An LLP is generally taxed like a general partnership for federal income tax purposes. However, with more complex LLP’s, more complex tax implications arise.
Limited Liability Limited Partnership (LLLP)
An LLLP extends the liability protections of an LLP to the general partners in a limited partnership. Minnesota is one of twenty-two states that have LLLP enabling statutes.
Professional corporations are formed by professionals such as doctors, lawyers, and accountants for the purpose of saving money on their taxes through pension plans and deferred-income programs.
A professional corporation is much like any other corporation except that it can be formed by only one person and can engage in only one category of professional service. Also, only other individuals licensed to practice in that particular profession can own shares in such a corporation. The shares cannot be easily transferred. Although forming a professional corporation does not shield the individual from liability for professional malpractice, it can shield an individual from liability for malpractice committed by other persons with whom he or she associates.
Piercing the Corporate Veil
Piercing the corporate veil is when a limited liability entity loses its limited liability status subjecting the private owners / shareholders to personal liability for the organizations obligations. Courts will do this for a variety of reasons.

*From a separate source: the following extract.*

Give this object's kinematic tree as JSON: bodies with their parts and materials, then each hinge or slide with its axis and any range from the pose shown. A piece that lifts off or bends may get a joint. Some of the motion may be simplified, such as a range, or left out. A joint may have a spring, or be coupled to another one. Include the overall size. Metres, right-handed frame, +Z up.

In Minnesota and Wisconsin, piercing the corporate veil is extremely rare. The Court will analyze the shareholders’ relationship to the corporation. Some questions that a court may ask include:
- Was there sufficient capitalization to carry on the corporate business?
- Did the shareholder follow corporate formalities such as conducting regular meetings, electing directors, and keeping separate accounts?
- Have proceeds of the corporation been siphoned off to shareholders?
There are numerous risks associated with forming a corporation. It is always wise to seek legal advice.